Hmm, a blind swordsman, you say? Why, where have I heard that before? I mean, it’s not like we have one of the longest film series in the world about such a thin- oh, hey everybody, it’s Zatoichi! That’s right, Blind Fury is a sort of Americanized remake of one of the Zatoichi movies, in which a blind sword master wanders feudal Japan, fighting against corruption and organized crime while helping out the little people. In particular, the film Zatoichi Challenged focuses on Zatoichi being tasked with taking a boy to his father, and while it suffers from the same problem that nearly every movie featuring kids that isn’t titled Monster Squad experiences (movie kids are annoying, folks), it still ends with a bad ass sword fight. As for Blind Fury, he’s fighting a bunch of rednecks with revolvers that want to sell meth, so there is no way this film could end with a sword fight. Right? Right?!
Hey everybody, it’s Sho Kosugi, star of such 1980s classics as Enter the Ninja, Rage of Honor, Pray for Death, and Aloha Summer! Yes, the movie about a blind Vietnam vet based off a Zatoichi film ends with a sword fight against a guy known for playing ninjas. Who could possibly have expected that, especially after the redneck mob boss demanded his henchmen hire Bruce Lee to kill the hero. Instead, they get the next best thing. This is followed by Rutger Hauer taking Sho’s katana and then killing a guy by cutting him while also knocking him out a window…over a cliff…to split in half partway down from being cut so bad. There’s no kill like overkill, folks.
That henchman was played by heavyweight boxer Randall Cobb, one of a strange whose who of folks that pop up in this movie. Besides Rutger Hauer, Sho Kosugi, and Randall Cobb, we get the likes of Nick Cassavetes as another redneck henchman, comedian Rick Overton as another redneck henchman and brother to Cassavetes, Meg Foster as the mother who gets killed, and Noble Willingham as the big bad Mr. MacCready. As for our annoying mullet child, he was played by Brandon Call, a child actor who did a variety of roles in his youth such as a voice for The Black Cauldron and even a role in the made-for-TV movie I Dream of Jeannie… Fifteen Years Later. Working actors always have the weirdest careers. And then we also get former football players and wrestlers for additional henchmen, but the big unexpected moment is discovering the Frank Deveraux was played by Terry O’Quinn, star of the television show Lost as well as The Stepfather horror movies and pretty much everything in between. Hey, the dude played Howard Hughes in The Rocketeer, he can do whatever he wants.

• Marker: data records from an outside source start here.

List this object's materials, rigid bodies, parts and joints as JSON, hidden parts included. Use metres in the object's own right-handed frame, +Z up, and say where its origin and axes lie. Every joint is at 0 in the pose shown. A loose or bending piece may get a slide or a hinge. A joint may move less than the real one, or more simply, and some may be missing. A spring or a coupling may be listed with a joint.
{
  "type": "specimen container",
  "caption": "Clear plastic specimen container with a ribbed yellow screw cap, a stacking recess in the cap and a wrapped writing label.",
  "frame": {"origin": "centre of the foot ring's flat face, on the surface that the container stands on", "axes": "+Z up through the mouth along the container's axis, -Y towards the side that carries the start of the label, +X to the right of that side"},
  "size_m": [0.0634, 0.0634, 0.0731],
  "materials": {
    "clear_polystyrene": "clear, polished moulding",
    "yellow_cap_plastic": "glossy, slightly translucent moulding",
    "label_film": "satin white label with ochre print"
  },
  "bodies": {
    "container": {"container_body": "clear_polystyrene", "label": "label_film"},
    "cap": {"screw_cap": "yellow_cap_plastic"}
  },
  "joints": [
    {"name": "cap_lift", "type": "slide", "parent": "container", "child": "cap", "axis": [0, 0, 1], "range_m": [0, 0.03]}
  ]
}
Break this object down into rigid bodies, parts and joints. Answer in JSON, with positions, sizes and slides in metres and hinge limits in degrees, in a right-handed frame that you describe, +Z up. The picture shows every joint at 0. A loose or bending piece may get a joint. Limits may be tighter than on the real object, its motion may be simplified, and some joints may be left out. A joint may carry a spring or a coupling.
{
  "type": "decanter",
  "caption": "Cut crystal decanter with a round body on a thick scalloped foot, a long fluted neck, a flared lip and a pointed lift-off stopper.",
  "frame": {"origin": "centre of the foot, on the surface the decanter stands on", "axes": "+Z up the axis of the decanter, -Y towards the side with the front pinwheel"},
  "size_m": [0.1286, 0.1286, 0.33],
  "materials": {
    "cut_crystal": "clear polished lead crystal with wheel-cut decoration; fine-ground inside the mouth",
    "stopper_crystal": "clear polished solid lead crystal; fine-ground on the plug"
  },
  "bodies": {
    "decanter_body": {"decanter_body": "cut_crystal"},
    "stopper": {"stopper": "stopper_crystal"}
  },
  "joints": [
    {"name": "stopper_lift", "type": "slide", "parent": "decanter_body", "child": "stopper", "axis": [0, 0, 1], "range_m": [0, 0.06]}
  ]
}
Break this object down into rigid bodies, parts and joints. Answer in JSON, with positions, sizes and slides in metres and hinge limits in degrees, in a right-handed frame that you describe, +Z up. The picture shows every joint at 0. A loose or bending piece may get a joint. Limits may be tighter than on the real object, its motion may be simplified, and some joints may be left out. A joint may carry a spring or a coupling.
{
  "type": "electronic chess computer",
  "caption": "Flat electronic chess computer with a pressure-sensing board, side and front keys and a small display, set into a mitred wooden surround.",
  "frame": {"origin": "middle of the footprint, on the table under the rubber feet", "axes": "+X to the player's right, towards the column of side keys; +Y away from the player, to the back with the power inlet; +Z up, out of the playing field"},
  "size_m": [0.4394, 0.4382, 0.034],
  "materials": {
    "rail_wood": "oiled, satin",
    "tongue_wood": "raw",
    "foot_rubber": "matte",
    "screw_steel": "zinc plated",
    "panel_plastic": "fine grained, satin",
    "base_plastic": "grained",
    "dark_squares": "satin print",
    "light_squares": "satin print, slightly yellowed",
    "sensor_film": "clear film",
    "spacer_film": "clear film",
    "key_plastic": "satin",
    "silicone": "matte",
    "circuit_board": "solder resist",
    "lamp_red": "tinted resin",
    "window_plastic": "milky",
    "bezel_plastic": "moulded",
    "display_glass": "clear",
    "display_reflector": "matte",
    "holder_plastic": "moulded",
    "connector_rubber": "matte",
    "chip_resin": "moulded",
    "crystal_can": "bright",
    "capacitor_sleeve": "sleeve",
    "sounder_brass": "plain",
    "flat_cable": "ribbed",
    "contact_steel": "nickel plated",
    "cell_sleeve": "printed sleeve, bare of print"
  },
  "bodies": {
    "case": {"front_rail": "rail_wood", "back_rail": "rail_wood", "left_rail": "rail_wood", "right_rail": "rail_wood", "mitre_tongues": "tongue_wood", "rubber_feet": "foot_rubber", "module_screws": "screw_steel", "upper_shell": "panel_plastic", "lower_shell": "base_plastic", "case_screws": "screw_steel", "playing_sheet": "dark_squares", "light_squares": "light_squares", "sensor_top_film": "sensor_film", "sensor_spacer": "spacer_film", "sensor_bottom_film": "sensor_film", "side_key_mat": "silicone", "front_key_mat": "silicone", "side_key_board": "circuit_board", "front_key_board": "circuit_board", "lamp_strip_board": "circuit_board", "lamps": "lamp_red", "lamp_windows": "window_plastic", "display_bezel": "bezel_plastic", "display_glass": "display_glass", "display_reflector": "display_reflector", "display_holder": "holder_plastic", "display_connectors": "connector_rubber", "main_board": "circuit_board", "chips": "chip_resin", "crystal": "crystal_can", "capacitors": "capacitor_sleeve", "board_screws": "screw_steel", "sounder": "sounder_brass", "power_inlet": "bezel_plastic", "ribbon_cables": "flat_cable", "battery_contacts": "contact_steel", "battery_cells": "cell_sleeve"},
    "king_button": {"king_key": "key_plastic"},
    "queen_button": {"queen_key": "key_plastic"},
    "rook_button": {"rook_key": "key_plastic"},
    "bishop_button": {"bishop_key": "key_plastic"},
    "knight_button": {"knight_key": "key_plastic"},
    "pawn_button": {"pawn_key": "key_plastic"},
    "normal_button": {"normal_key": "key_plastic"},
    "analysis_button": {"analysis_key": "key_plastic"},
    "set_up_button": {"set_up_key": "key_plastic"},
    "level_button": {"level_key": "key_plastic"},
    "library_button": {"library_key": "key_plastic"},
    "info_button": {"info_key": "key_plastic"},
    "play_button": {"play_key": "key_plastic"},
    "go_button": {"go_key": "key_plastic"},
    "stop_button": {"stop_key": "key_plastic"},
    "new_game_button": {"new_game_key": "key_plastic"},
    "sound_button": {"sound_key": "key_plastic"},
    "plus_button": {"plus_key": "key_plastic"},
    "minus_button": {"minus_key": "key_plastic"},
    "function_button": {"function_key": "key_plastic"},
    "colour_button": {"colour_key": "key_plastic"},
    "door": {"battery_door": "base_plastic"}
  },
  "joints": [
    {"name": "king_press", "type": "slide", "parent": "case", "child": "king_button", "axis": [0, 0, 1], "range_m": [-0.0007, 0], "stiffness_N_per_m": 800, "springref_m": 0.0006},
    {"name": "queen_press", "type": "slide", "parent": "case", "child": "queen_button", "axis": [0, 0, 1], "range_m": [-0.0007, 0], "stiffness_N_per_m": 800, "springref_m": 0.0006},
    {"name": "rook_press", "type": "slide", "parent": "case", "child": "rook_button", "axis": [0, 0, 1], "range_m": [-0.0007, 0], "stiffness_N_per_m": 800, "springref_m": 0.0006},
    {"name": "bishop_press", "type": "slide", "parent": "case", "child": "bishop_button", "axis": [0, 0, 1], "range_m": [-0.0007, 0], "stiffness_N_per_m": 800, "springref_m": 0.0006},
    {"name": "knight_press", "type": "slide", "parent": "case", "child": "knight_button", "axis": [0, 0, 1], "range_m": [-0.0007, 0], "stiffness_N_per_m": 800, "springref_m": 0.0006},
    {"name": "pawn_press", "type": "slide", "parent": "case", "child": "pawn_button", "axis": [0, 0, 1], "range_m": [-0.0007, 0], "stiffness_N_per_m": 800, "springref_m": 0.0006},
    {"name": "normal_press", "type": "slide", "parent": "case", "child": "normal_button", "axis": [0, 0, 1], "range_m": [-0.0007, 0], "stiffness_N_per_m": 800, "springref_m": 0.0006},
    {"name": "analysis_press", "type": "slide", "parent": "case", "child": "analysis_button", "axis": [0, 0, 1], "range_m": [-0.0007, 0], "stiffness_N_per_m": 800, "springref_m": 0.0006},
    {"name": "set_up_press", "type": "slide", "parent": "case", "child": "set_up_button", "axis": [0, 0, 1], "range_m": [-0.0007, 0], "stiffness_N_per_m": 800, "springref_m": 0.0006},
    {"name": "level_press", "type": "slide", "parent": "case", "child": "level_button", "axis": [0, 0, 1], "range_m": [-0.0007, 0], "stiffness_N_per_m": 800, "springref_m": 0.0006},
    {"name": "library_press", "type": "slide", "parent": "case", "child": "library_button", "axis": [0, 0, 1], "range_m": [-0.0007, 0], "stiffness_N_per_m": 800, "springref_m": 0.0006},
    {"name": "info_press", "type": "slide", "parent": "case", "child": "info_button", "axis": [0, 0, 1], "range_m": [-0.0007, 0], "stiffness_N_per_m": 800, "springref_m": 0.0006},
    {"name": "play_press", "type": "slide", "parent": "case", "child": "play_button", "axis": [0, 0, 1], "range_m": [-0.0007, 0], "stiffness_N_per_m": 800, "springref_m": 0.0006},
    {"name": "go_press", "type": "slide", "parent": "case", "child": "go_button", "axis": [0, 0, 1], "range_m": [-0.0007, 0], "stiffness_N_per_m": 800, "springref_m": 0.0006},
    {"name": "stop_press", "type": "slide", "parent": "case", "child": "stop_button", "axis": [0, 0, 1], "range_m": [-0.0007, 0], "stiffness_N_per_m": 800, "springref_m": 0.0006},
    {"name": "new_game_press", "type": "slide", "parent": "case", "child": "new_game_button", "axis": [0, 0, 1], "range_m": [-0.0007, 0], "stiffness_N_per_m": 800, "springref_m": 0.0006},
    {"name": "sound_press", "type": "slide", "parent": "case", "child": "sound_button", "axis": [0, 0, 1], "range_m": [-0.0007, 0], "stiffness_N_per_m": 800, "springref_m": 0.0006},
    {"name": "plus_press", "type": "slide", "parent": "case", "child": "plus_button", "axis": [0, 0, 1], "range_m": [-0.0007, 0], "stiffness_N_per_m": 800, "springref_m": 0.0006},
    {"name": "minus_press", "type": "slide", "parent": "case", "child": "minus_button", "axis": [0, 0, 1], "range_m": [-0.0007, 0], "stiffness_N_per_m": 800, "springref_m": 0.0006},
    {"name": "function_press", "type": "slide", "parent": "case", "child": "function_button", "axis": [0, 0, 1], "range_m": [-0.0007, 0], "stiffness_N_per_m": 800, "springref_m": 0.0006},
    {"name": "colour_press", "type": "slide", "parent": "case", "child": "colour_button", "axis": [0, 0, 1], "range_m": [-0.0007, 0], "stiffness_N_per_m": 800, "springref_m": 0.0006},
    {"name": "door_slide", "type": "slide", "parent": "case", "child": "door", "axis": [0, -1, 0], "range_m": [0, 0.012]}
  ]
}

Speaking of Rutger Hauer, we need to take a moment to praise a master actor who ended up making not only excellent pieces of cinema but also a lot of B- and C-list titles that are more my style. From his fantastic performance and delivery in Blade Runner to post-apocalyptic films like The Blood of Heroes, Hauer could do it all and excel. He was always highly watchable and put out a massive body of work over the course of his life. Thrill to him in The Hitcher, cheer for him in Hobo with a Shotgun, or grimace at his slime in Sin City or Batman Begins, he never failed to entertain while working with some of both the best and the worst directors. What a fantastic treasure he was to cinema.
Completely unlike that, Blind Fury decided it also needed to give us another fantastic treasure: more mullets than a NASCAR race. Yes, mullets are on full display throughout the film, from the boy Billy’s 1980s kid mullet to the greasy rat tails or coiffed proud offerings to the hair gods that adorn some of the various goons. There are few films that really make me eager to go get a haircut, but Blind Fury is one of them, and for that, my barber thanks it. Hell, the list is pretty much this movie and Stone Cold with Brian Bosworth, and that film somehow manages to have even more rednecks than this one. Seriously, I didn’t know there were so many mullets at once in the United States, it’s like a Billy Ray Cyrus concert might break out at any moment.
Also, why are Vietnamese villagers teaching Japanese sword techniques to blind American soldiers? That’s a seriously weird situation.